John is telling his reader that in the new creation, the entire city is the Holy of Holies. The whole of the new creation is the Most Holy Place. There is nowhere you can go that is not the immediate presence of God. The Temple and the city are one and the same. God himself is the Temple. The whole of the new creation is the place where God dwells with his people — filled with his glory, as the waters cover the sea (cf. Hab. 2:14).
What This Means for You
The story of the Bible is not about souls escaping earth to live with God forever somewhere else. It is about God coming to fill his world with his glory and to dwell with his people forever.
As a baptized Christian, you are the firstfruits of that reality. You are the place where God’s Spirit now resides in the world. You are a small, mobile temple — not in any mere metaphorical way, but in the most literal theological sense. God’s love, God’s mercy, God’s presence, and God’s kingdom ethics: these are to be expressed into the world through you.
This truth is what confirmation is about. The bishop will lay hands on you and pray for the strengthening of the Holy Spirit — another blessing from the one who already lives in you, for a life of service in God’s story. When you say I do to those promises, you are not just checking a box. You are enlisting in the project.

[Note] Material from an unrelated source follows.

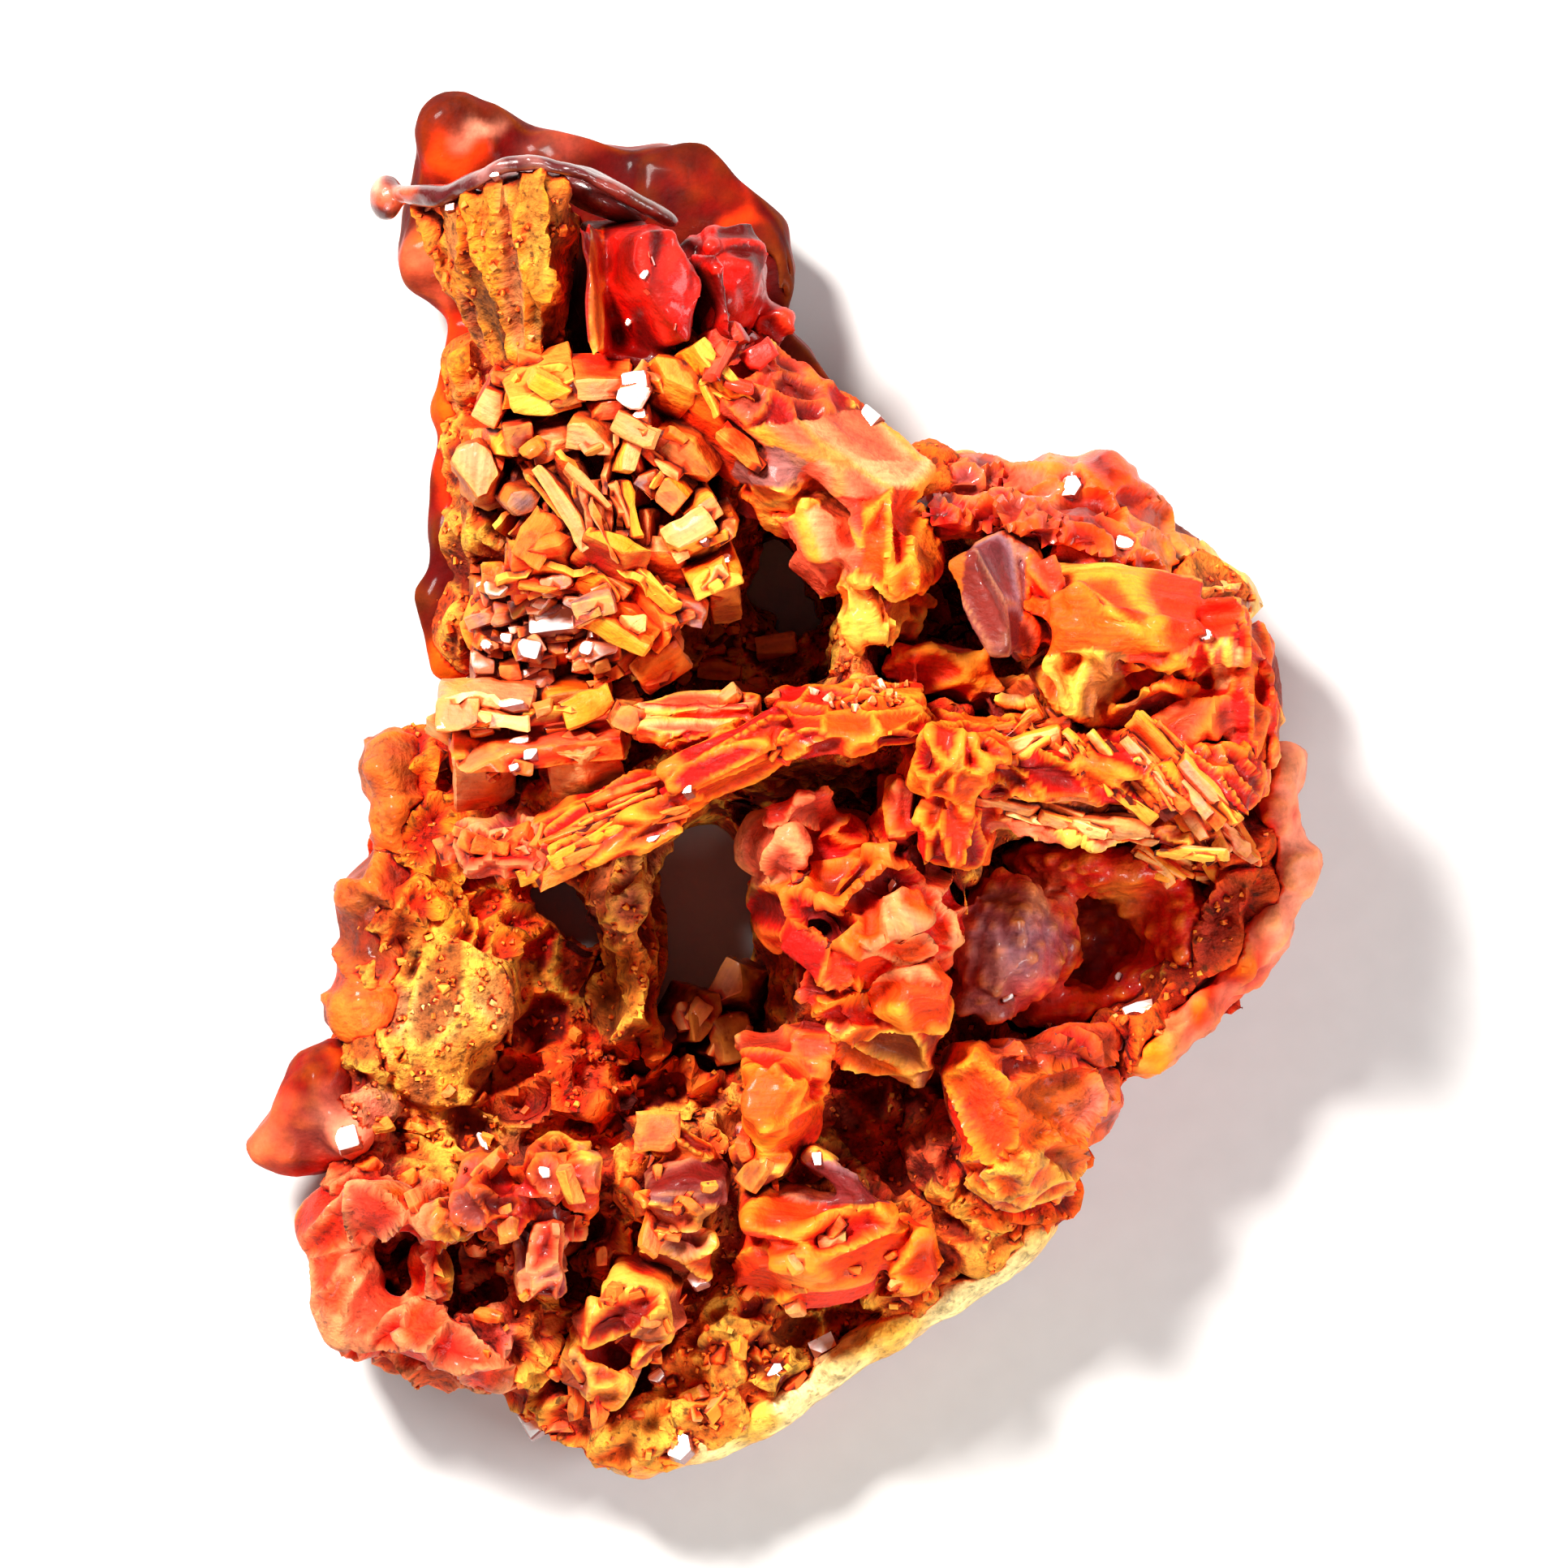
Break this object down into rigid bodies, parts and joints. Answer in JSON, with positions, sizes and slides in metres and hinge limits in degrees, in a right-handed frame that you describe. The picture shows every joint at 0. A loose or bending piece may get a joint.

Everything about the Christian life — vocation, obedience, prayer, sacraments, service, suffering — originates from this story. The story isn’t about fire insurance. It’s about God’s desire to be with his people and his resolve, at any cost, to make that happen.
We are not there yet. But before that day comes, he has made little temples — little moveable places where his Spirit dwells — and sent them into the world he loves. That is who you are.